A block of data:
——

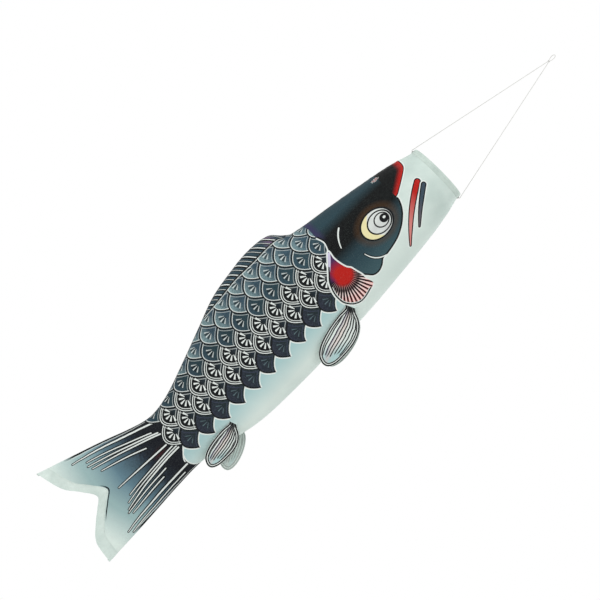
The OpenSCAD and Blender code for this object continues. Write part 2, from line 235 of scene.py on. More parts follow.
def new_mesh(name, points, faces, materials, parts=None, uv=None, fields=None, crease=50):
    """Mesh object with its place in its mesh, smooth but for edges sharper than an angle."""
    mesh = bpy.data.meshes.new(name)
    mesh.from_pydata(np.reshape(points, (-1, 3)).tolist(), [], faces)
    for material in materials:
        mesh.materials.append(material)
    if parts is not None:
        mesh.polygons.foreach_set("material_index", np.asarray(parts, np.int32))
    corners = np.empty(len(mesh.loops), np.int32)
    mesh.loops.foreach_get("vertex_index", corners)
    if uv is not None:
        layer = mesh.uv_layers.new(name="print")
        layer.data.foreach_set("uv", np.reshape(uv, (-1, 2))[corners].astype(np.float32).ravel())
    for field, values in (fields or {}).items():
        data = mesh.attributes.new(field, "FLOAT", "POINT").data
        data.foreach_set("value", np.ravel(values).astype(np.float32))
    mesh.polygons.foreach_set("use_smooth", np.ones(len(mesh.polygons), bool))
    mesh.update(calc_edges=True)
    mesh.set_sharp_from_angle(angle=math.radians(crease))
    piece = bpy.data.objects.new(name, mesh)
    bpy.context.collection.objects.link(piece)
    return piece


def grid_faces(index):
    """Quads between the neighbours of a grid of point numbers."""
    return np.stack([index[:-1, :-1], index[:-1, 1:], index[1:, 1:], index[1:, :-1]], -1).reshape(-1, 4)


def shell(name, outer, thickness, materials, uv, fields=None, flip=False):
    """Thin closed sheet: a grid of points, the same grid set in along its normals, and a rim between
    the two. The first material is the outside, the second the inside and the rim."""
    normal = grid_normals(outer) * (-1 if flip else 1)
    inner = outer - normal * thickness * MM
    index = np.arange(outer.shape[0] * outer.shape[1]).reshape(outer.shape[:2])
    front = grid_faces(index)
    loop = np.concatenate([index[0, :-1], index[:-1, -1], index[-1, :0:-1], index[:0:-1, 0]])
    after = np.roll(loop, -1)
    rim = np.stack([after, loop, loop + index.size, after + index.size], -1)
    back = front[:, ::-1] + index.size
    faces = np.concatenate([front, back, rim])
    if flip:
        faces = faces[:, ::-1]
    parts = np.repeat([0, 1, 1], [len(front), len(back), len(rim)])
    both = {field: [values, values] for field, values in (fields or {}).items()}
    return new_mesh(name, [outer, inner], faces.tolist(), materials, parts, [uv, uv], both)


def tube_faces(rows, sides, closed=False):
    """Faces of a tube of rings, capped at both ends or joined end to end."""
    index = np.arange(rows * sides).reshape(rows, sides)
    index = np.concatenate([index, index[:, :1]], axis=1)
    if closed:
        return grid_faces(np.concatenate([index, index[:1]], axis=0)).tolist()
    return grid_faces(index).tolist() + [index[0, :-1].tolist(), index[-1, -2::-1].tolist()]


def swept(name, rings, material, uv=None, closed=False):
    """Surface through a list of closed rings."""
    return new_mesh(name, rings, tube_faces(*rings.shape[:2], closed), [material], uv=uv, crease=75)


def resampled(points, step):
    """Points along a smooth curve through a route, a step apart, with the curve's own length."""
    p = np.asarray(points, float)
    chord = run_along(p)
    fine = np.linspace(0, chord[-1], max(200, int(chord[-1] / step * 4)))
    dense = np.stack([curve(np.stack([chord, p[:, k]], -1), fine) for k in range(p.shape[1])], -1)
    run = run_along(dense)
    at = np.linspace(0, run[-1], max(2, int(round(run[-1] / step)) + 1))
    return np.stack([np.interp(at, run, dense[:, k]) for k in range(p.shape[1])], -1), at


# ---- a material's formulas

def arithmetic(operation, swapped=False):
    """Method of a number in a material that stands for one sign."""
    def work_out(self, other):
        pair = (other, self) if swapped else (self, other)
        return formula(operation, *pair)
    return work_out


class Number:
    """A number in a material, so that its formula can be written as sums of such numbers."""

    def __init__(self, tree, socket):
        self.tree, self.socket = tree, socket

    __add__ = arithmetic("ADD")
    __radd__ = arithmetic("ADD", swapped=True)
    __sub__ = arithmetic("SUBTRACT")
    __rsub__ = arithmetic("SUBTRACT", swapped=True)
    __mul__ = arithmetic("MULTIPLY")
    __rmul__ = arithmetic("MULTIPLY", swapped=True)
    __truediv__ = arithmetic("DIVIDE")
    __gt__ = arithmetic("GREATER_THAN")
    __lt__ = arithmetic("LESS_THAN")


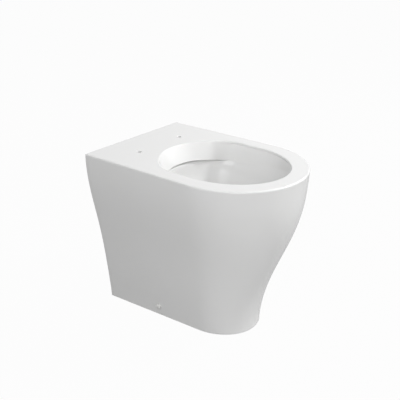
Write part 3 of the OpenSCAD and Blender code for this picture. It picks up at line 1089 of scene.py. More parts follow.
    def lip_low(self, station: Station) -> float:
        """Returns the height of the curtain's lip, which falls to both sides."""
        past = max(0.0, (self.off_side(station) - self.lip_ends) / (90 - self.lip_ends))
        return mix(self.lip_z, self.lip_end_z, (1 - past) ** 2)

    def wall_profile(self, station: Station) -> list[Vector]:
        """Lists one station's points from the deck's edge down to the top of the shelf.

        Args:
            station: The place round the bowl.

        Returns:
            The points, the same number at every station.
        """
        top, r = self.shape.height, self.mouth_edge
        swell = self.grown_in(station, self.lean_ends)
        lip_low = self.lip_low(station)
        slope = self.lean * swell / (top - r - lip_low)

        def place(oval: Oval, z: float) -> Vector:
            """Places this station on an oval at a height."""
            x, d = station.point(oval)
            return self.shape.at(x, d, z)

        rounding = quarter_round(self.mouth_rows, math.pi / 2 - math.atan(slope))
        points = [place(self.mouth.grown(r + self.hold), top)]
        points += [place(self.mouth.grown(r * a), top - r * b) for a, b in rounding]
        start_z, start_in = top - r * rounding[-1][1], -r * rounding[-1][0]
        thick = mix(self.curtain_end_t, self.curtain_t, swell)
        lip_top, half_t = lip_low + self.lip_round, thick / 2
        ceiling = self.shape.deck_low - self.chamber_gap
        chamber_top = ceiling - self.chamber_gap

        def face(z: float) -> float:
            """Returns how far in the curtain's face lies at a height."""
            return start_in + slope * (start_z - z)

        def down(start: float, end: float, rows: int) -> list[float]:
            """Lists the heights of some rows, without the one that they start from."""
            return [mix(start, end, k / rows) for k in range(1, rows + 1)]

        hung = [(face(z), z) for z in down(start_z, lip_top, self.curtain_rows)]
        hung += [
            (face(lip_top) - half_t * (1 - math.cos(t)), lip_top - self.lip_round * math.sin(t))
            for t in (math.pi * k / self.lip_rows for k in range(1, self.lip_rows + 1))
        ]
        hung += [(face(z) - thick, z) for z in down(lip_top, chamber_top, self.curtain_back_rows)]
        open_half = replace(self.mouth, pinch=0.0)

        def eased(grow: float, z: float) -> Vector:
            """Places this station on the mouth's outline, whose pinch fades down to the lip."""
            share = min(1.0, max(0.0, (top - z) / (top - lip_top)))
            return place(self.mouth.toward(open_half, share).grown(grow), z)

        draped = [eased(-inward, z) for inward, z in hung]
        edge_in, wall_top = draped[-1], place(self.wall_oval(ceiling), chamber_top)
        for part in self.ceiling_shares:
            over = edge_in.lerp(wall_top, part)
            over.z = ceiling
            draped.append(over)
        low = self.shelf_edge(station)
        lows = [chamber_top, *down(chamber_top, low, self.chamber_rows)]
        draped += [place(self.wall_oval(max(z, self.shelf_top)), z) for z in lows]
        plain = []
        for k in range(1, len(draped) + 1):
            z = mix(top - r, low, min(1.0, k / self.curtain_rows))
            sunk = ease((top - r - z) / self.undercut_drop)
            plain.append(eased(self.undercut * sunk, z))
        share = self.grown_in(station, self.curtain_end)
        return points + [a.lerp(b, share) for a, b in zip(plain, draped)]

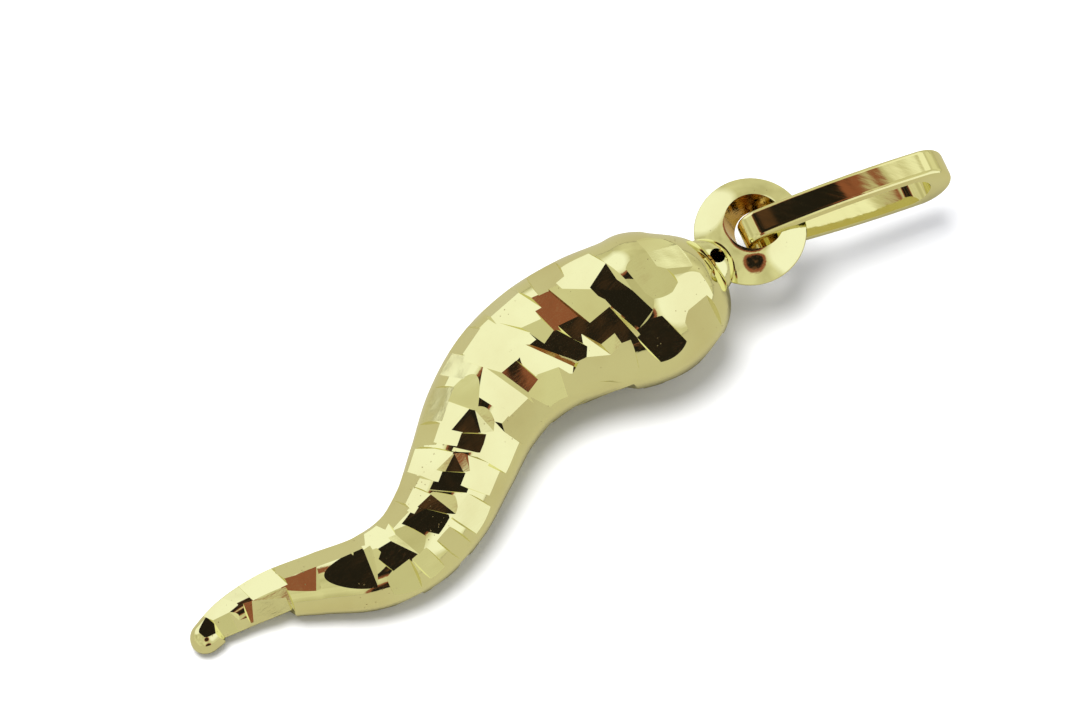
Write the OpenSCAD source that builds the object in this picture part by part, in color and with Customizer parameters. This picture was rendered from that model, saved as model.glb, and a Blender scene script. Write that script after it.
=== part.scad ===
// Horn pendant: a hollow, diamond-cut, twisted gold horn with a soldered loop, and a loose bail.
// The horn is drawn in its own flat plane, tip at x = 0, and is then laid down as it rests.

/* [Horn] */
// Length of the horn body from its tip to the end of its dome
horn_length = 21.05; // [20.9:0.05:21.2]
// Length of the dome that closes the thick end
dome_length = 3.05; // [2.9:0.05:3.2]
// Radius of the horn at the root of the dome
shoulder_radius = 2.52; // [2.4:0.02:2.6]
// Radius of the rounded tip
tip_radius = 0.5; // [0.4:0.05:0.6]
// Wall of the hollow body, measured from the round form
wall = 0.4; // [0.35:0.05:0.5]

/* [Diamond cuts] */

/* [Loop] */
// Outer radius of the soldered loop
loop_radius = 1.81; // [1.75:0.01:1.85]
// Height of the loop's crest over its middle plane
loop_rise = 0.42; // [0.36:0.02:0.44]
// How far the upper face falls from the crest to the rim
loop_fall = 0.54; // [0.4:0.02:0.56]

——

Check each line of the entries for the string "code". Copy the lines that have it.

The OpenSCAD and Blender code for this object continues. Write part 2, from line 235 of scene.py on. More parts follow.
Write part 3 of the OpenSCAD and Blender code for this picture. It picks up at line 1089 of scene.py. More parts follow.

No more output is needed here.